By Ahti Heinla, Co-Founder and CTO of Starship Technologies
I see robots every day. I see them sliding down the sidewalks at pedestrian speed, stopping to make sure it is safe to cross the road. Sometimes I even catch them talking to pedestrians. It’s a glimpse into the fantasies of technologists – an AI wonderland. But this is not a hallucination, no dream, it is a reality that our team of dedicated visionaries has built over the past 5 years; we have brought the future to the present.
Just a few years ago, these robots needed a little human support and were accompanied on their journeys, much like the format followed by self-driving car makers, who test their cars in public with “ safety conductors ”.

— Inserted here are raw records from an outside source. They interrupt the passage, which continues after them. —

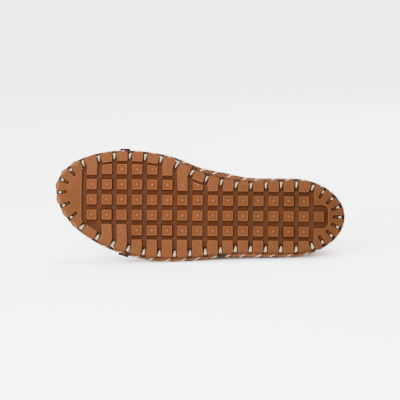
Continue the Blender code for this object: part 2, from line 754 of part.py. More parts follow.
def lying_down(objects):
    """The matrix that lays the shoe on the hull face of its outer side that its middle stands over."""
    points = corners_of(objects)
    middle = Vector(points.mean(axis=0))
    bm = bmesh.new()
    for point in points:
        bm.verts.new(point)
    bmesh.ops.convex_hull(bm, input=bm.verts)
    best, down = -1.0, Vector((0, -1, 0))
    for face in bm.faces:
        normal = face.normal.copy()
        if normal.dot(face.calc_center_median() - middle) < 0:
            normal = -normal
        lateral = -normal.y
        if lateral < 0.8:
            continue
        foot = middle + normal * normal.dot(face.verts[0].co - middle)
        inside = all_on_one_side(face, foot, normal)
        if inside and lateral > best:
            best, down = lateral, normal
    bm.free()
    up = -down
    right = Vector((-1, 0, 0))
    right = (right - up * right.dot(up)).normalized()
    away = up.cross(right)
    turn = Matrix((right, away, up))
    turned = points @ np.array(turn).T
    low, high = turned.min(axis=0), turned.max(axis=0)
    shift = Vector((-(low[0] + high[0]) / 2, -(low[1] + high[1]) / 2, -low[2]))
    return Matrix.Translation(shift) @ turn.to_4x4()


def all_on_one_side(face, point, normal):
    """Whether a point in a face's plane lies within the face."""
    signs = []
    for loop in face.loops:
        start, end = loop.vert.co, loop.link_loop_next.vert.co
        signs.append((end - start).cross(point - start).dot(normal))
    return min(signs) >= 0 or max(signs) <= 0


def main():
    for obj in list(bpy.data.objects):
        bpy.data.objects.remove(obj)
    pieces = [
        paint(make_outsole(), GUM, 0.5),
        paint(make_upper(), LEATHER, 0.6),
        paint(make_insole(), LINING, 0.8),
        paint(make_rand(), LEATHER, 0.6),
        paint(make_strap("toe_strap", toe_strap_x, TOE_STRAP_WIDTH), LEATHER, 0.6),
        paint(make_strap("instep_strap", instep_strap_x, INSTEP_STRAP_WIDTH), LEATHER, 0.6),
    ]
    laid = new_object("laid_on_its_side", None)
    laid.matrix_world = lying_down(pieces)
    for piece in pieces:
        piece.parent = laid


main()
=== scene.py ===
"""Looks for a right slip-on shoe on its outer side: gum sole, whip-stitched rim, woven vamp, leather upper.

All is worked out in the shoe's own axes, in metres: x from the back of the heel to the toe, y towards the big
toe, z up from the ground. The mount on the tread's middle row then says how those axes lie in the frame.
"""

import json
from math import copysign, cos, exp, pi, radians, sin

import bmesh
import bpy
import numpy as np
from mathutils import Matrix, Vector


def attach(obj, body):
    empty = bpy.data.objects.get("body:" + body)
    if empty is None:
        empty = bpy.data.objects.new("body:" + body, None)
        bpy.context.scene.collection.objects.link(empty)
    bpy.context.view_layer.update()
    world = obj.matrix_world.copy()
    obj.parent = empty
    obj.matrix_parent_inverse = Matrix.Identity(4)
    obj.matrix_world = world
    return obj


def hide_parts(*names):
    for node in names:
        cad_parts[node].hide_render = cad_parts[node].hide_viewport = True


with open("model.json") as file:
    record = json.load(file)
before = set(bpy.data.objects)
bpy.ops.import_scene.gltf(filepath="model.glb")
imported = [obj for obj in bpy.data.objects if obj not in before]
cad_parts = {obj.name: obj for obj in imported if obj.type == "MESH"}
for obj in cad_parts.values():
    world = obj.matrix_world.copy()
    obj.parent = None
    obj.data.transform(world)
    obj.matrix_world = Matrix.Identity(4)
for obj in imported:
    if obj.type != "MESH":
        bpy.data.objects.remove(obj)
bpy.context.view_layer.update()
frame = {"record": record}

MEDIAL = 1
LATERAL = -1
SIDES = (MEDIAL, LATERAL)
MM = 0.001

# Sizes that the solids have too
SOLE_LENGTH = 0.285
BALL_WIDTH = 0.102
TREAD_DEPTH = 0.0026
BASE_THICKNESS = 0.0034
TOE_SPRING = 0.009
SPRING_FROM = 0.70
TOE_TIP_OFFSET = 0.0238
HEEL_ROUND_LENGTH = 0.050
HEEL_ROUND_POWER = 2.0
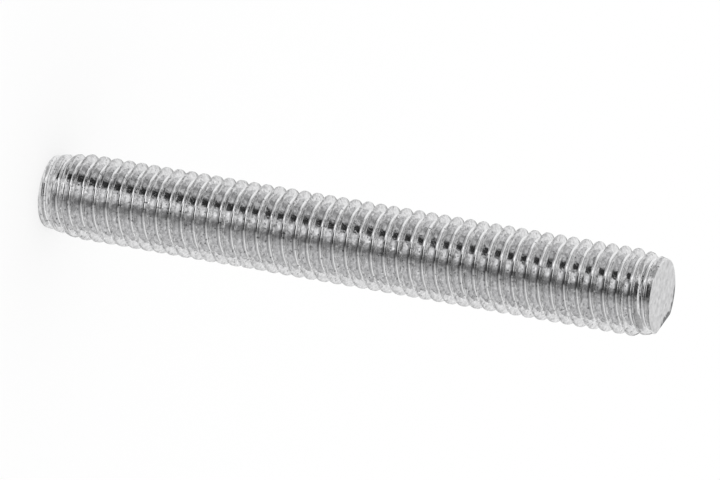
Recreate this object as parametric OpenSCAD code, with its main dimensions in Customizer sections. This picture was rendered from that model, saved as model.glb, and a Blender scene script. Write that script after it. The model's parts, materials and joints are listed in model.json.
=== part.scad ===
// Fully threaded rod, M8 x 60, cut square at both ends, where its thread tapers off.
// One side of the upper end is pinched in, as cropping leaves it.
// It stands on one end: its axis is Z, and the lower end face lies on Z = 0.

/* [Rod] */
// Length from end face to end face
rod_len = 60; // [20:1:80]
// Diameter over the crests of the thread
major_d = 7.9; // [6:0.1:16]

/* [Thread] */
// Distance that one turn of the thread climbs
pitch = 1.25; // [1:0.05:2]
// Angle between the two flanks of the thread
flank_angle = 60; // [50:1:65]
// Share of the pitch that is flat along the crest
crest_share = 0.17; // [0.05:0.01:0.3]
// Share of the pitch that is flat along the root
root_share = 0.17; // [0.05:0.01:0.3]
// Way that the thread winds
thread_hand = "right"; // [right, left]
// Facets along one turn of the thread
turn_facets = 24; // [12:4:24]

/* [Ends] */
// How far below the crests the thread has tapered off at each end face
taper_depth = 0.55; // [0.2:0.05:1]
// Length over which the thread tapers off at the lower end
lower_taper = 3.2; // [1:0.1:5]
// Length over which the thread tapers off at the upper end
upper_taper = 2.3; // [1:0.1:5]
// How far the pinched side is cut in from the rim of the upper end face
pinch_depth = 0.6; // [0.1:0.05:1.5]
// Slope of the pinched side, measured from the rod's axis
pinch_slope = 40; // [20:1:70]
// Angle around the axis at which the pinched side lies, from +X
pinch_at = 62; // [0:1:359]

/* [Hidden] */

major_r = major_d / 2;
end_face_r = major_r - taper_depth;

// The sharp triangle between the flanks is cut off at the crest and at the root.
sharp_h = pitch / 2 / tan(flank_angle / 2);
root_r = major_r - sharp_h * (1 - crest_share - root_share);

// The helical body runs past both end faces, so that the blank cuts through full thread.
spare_turns = 1.5;
end_turn = ceil((rod_len / pitch + 2 * spare_turns) * turn_facets);
last_wall = end_turn - turn_facets;

// One pitch of the thread's section as [radius, height]: root, flank, crest, flank.
section = [
    [root_r, 0],
    [root_r, root_share * pitch],
    [major_r, (1 + root_share - crest_share) * pitch / 2],
    [major_r, (1 + root_share + crest_share) * pitch / 2],
];
rows = len(section);

// Height of the lowest row after k facets along the helix
function climb(k) = (k / turn_facets - spare_turns) * pitch;

// Point of section row j after k facets along the helix
function thread_point(k, j) =
    let (a = 360 * k / turn_facets)
    [section[j][0] * cos(a), section[j][0] * sin(a), section[j][1] + climb(k)];

// Index of that point. The row past the last is the first row, one turn further on.
function at(k, j) = j < rows ? rows * k + j : rows * (k + turn_facets);

// Core and thread as one closed skin. The section is carried along the helix, and each
// end is closed by a fan around the axis and by the section where the helix breaks off.
module thread_helix() {
    foot = rows * (end_turn + 1);
    head = foot + 1;
    points = [
        for (k = [0:end_turn]) for (j = [0:rows - 1]) thread_point(k, j),
        [0, 0, climb(0)],
        [0, 0, climb(end_turn)]
    ];
    faces = [
        for (k = [0:last_wall - 1]) for (j = [0:rows - 1])
            [at(k, j), at(k, j + 1), at(k + 1, j + 1), at(k + 1, j)],
        for (k = [0:turn_facets - 1]) [foot, at(k, 0), at(k + 1, 0)],
        for (k = [last_wall:end_turn - 1]) [head, at(k + 1, 0), at(k, 0)],
        [foot, for (j = [rows:-1:0]) at(0, j)],
        [head, for (j = [0:rows]) at(last_wall, j)]
    ];
    polyhedron(points = points, faces = faces, convexity = 10);
}

// Turned blank that gives the rod its two end faces and tapers. It clears the crests.
module end_blank() {
    clearance = 0.1;
    blank_r = major_r + clearance;
    widening = (taper_depth + clearance) / taper_depth;
    rotate_extrude($fn = 96)
        polygon([
            [0, 0],
            [end_face_r, 0],
            [blank_r, lower_taper * widening],
            [blank_r, rod_len - upper_taper * widening],
            [end_face_r, rod_len],
            [0, rod_len]
        ]);
}

// Block that takes off one side of the upper end along a sloping plane
module pinched_side() {
    block = 2 * major_d;
    rotate([0, 0, pinch_at])
        translate([end_face_r - pinch_depth, 0, rod_len])
            rotate([0, -pinch_slope, 0])
                translate([0, -block / 2, -block / 2])
                    cube(block);
}

module threaded_rod() {
    color("silver")
        difference() {
            intersection() {
                mirror([0, thread_hand == "left" ? 1 : 0, 0]) thread_helix();
                end_blank();
            }
            pinched_side();
        }
}

threaded_rod();
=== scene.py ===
"""Looks of a zinc-plated threaded rod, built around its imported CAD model."""
import json
import math

import bpy
import numpy as np
from mathutils import Matrix, Vector


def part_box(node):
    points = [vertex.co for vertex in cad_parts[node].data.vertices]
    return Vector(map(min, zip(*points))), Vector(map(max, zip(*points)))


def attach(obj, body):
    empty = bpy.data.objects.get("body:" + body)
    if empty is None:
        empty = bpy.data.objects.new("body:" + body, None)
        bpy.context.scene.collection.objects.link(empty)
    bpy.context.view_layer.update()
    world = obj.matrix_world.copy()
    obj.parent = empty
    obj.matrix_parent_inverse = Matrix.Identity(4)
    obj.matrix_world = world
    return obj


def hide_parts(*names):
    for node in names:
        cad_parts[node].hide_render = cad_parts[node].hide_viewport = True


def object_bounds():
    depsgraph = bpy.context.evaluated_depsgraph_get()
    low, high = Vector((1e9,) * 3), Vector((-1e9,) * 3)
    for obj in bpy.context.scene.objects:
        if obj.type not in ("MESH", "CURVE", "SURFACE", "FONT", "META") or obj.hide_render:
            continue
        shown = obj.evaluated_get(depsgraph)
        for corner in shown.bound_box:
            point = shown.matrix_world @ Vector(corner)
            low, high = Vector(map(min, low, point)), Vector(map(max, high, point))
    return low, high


bl_info = {
    "name": "Threaded Rod",
    "version": (1, 0, 0),
    "blender": (4, 5, 0),
    "location": "3D View > Sidebar > Rod",
    "description": "Makes a zinc-plated threaded rod and the small studio that it is shown in",
    "category": "Add Mesh",
}

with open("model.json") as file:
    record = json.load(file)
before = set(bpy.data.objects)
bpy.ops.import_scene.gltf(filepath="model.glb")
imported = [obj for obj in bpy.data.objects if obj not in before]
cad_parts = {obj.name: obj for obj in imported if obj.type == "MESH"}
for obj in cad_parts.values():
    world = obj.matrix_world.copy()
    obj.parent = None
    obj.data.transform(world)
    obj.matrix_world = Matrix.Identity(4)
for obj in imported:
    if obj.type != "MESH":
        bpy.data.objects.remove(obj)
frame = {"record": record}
CAD_BOX = [list(corner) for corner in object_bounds()]

ROD_NODE = "threaded_rod"
ROD_BODY = "root"
MM = 0.001

LOW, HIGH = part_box(ROD_NODE)
MOUNTS = {mount["name"]: mount for mount in frame["record"]["mounts"]}
CREST_R = MOUNTS["upper_thread"]["dims"]["r_mm"] * MM


def grey(level):
    """Linear colour of bare zinc at a level: a grey that is very slightly blue."""
    return (level, level, level + 0.005)


# ---------------------------------------------------------------- settings

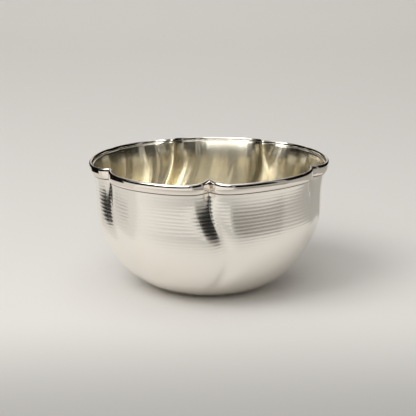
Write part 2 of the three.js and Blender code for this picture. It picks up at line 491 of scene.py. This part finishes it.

Starship became the first robotics team to start operating regularly in public spaces about 18 months ago, without the use of safety drivers; we let our robots explore the world on their own. Today we operate our network of robots every day in cities around the world, bringing people their meals, packages and groceries.
Shared knowledge is acquired knowledge
It’s exciting to be the first.
When I was a founding engineer at Skype, we were the first to make VoIP conveniently accessible; we are now working to do the same with robots in public spaces. For the past four years, our engineering teams have been working behind closed doors on what has been a significant breakthrough and an incredible experience.
I want to share with you some of the details of our technical journey. Over the coming weeks and months, other members of the Starship engineering team will also share aspects of their journey.
Throughout this journey, we have worked with computer vision, path planning, and obstacle detection – well-studied topics in the field of academic robotics. Indeed, Starship started as a research project, but quickly evolved into a functional and practical delivery operation.
This means that in addition to fine-tuning the Levenberg-Marquardt algorithm for nonlinear optimization, we had to develop software for:
- Automatically calibrate most of our sensors – after all, we don’t want to spend hours calibrating them by hand; we have manufactured hundreds of robots and we are now preparing for a larger scale operation.
- Predict how much power each trip will draw from a robot’s battery – so we can orchestrate which robot to send, based on battery status.
- Predict how many minutes it takes for a restaurant to prepare food – for the robot to appear just in time!
Most of the autonomous robots that exist in the world today are expensive, they are built as technology demonstrators or research vehicles, and are not used for commercial operations. A single set of sensors for a stand-alone device can cost over $ 10,000. It just won’t work in the delivery space, it’s not a luxury industry where you can charge a premium.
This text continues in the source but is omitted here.